The committee also proposed that community groups, including FIERCE!, do outreach on the piers and that portable toilets and food and beverage vendors operate on Pier 54. This plan would have been tested between May 1 and June 30 of this year.
“It’s our idea to turn Pier 54 into something special,” said Arthur Z. Schwartz, the committee chair. “It would provide something new, something special for the youth… and do something for the community that is concerned about noise and rowdyism from a bunch of teenagers.”
While earlier committee proposals have been rejected by residents and youth, this latest proposal won support from residents.
“We think it’s a great idea,” said David Poster, president of the Christopher Street Patrol and a longtime West Village resident. “The only thing I would suggest, if I may, is instead of just on weekends, it be seven days a week.”
Melissa Sklarz, a community board member, transgender activist, and past president of the Gay and Lesbian Independent Democrats, a political club, said the board’s proposal would create “a safe space for LGBT youth of all colors.”
These were two of a small number of endorsements. Roughly 200 people packed the room, most of them youth organized by FIERCE!, and speakers consistently knocked down the committee’s proposal.
“They’re not going to be effective if they are on a pier that nobody wants to use,” said Rickke Mananzala, the FIERCE! campaign coordinator, referring to the amenities proposed for Pier 54.
In contrast to earlier meetings, where race was in the background, it was thrust to the forefront on March 6 by the committee’s proposal. The third paragraph read, “Whereas problems have arisen involving noise and also involving some rowdyism resulting from large crowds of young people, mostly lesbian, gay, bisexual, and transgender youth of African-American and Hispanic origin leaving Pier 45 at 1:00 am on Friday and Saturday nights.”

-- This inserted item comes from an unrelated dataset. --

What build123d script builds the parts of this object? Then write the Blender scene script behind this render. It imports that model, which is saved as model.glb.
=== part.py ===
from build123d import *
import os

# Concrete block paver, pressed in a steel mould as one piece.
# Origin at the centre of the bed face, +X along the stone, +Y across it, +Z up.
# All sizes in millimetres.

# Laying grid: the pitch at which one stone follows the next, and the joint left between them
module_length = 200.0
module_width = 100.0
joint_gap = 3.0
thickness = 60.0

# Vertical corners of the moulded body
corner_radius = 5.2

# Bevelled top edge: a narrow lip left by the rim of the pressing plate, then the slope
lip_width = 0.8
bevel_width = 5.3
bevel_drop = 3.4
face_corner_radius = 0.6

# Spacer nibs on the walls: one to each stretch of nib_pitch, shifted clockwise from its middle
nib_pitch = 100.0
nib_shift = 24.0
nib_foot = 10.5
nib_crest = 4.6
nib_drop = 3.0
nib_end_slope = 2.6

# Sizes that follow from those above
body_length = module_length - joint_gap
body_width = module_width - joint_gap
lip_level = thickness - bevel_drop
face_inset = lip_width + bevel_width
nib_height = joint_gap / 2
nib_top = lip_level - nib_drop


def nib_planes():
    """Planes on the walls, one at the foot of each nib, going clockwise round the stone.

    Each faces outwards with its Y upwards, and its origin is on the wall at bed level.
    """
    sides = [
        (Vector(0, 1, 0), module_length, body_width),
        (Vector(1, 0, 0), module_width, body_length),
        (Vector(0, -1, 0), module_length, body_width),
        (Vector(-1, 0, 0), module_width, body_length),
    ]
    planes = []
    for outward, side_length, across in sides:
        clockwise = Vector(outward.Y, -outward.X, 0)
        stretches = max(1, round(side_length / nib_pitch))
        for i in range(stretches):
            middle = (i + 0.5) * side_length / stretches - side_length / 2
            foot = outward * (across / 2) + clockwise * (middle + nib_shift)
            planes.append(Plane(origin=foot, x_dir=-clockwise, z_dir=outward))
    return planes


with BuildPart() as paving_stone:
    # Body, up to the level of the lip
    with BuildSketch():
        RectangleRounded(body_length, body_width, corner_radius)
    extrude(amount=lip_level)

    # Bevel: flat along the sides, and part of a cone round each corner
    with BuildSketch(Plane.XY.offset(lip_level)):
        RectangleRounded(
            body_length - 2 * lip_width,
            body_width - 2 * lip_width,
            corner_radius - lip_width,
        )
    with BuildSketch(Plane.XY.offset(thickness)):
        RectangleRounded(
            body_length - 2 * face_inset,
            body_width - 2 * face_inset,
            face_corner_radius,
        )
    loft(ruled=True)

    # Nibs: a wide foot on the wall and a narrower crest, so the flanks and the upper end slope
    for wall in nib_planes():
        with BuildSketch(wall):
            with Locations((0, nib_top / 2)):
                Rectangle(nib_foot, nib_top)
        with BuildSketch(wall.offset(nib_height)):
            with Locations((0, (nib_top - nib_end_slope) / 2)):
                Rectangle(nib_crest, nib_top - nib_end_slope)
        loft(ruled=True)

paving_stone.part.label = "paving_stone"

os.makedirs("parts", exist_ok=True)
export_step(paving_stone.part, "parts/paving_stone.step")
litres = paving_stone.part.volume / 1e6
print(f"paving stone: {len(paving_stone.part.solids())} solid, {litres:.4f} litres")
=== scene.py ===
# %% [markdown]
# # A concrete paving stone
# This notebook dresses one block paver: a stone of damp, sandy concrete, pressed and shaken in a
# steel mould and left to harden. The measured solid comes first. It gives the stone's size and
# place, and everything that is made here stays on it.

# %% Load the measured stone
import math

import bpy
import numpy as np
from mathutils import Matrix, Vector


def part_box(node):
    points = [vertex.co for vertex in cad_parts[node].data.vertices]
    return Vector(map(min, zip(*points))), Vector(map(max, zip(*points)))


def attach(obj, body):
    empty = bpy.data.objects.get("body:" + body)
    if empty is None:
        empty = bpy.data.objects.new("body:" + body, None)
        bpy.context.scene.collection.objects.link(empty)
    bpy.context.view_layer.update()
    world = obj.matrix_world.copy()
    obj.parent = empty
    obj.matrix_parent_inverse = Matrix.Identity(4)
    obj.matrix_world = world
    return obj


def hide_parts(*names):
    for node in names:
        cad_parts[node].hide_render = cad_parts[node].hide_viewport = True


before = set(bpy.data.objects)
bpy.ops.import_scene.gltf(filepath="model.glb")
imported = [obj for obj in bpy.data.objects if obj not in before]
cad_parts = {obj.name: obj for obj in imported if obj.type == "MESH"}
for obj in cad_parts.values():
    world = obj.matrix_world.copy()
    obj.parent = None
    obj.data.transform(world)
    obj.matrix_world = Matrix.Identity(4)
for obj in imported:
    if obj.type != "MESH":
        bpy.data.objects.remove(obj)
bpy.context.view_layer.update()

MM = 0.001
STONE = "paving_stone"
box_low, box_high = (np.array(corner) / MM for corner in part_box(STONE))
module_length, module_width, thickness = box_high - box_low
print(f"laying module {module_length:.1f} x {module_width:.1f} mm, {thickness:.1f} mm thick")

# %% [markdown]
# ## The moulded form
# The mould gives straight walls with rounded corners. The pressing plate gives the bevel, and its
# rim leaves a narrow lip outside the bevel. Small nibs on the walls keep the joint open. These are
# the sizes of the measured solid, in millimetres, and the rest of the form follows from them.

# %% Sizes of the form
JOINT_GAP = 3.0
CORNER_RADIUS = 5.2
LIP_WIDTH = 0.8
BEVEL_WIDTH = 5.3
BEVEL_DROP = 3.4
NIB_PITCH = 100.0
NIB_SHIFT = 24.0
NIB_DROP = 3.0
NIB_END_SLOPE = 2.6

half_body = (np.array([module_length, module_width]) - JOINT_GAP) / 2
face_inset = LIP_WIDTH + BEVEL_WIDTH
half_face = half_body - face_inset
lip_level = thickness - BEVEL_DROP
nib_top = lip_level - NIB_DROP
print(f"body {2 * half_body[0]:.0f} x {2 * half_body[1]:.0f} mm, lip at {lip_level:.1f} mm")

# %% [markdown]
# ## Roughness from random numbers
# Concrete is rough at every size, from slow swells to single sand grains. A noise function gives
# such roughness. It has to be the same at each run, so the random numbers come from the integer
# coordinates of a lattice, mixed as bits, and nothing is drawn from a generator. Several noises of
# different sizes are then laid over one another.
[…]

The 50-member community board has just one African-American member and represents neighborhoods that are predominantly white. The youth who spend time on Pier 45 are a mix of races and ethnicities, including African-American, Latino, Asian, and white. Opponents pounced on the paragraph.
“The fact that that was even thought to be put in there shows what the problem really is,” said Ashley McKenzie, a FIERCE! member. Another speaker said of the committee’s proposal, “You’re talking about segregation” while another called it “blatant racism.”

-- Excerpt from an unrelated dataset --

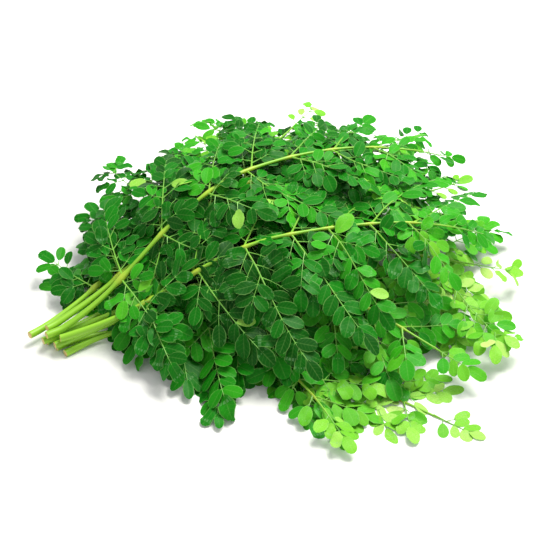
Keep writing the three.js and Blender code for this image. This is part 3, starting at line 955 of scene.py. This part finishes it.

An African-American man and father of two, who used to hang out on the piers in the ’80s, said of the committee’s proposal, “I’m getting a little sick of hearing that we have to leave to make it better for somebody else.”
While one committee member said the offending language would be removed, Schwartz, who drafted the proposal, was unapologetic. While the language was “inartful,” it should not be “depicted to be hostile, to segregate people,” he said.
“For anybody to say that’s racism, that’s absurd,” Schwartz said. “I have been a civil rights attorney in this city for 35 years.”
After the meeting, Mananzala said that liberals will often say they are “not racist or homophobic,” but, he said of the language, “It’s hard to think of it any other way.”
During the committee’s executive session, some comments suggested its proposal would not work. A representative from the Hudson River Park Trust (HRPT), which administers the entire park that runs along Manhattan’s West Side from 57th Street to Battery Park, said Pier 54 had no lighting or even electrical power.
“The concept of having something by May that would be potentially attractive is not possible,” the HRPT representative said.
Schwartz also disclosed that the Adrian Benepe, the city parks commissioner, had already indicated that he opposed changing the 1 a.m. closing time. Benepe sits on the HRPT board and controls half the votes.
The committee’s 13 members had a series of straw votes on four different proposals and none garnered a majority. Surprisingly, a vote to change the closing time to 4 a.m. had some support. Sklarz said of that proposal and one to have no closing time, “The residents are going to have a fit. They’re going to buy guns.”
The committee decided to recommend that the full board vote on a proposal to keep the 1 a.m. closing time and a recommendation that FIERCE! and other community groups continue their outreach on the piers. That vote will happen on March 23. The full board could amend the committee’s recommendation.
After the meeting, Schwartz expressed unhappiness that local elected officials were not stepping up to address the problem.
“Public officials have stayed away from this because they don’t want to get caught in the crossfire,” he said.
The city’s 59 community boards are made up of volunteers appointed by the borough presidents with the advice of City Councilmembers and they act in an advisory capacity only.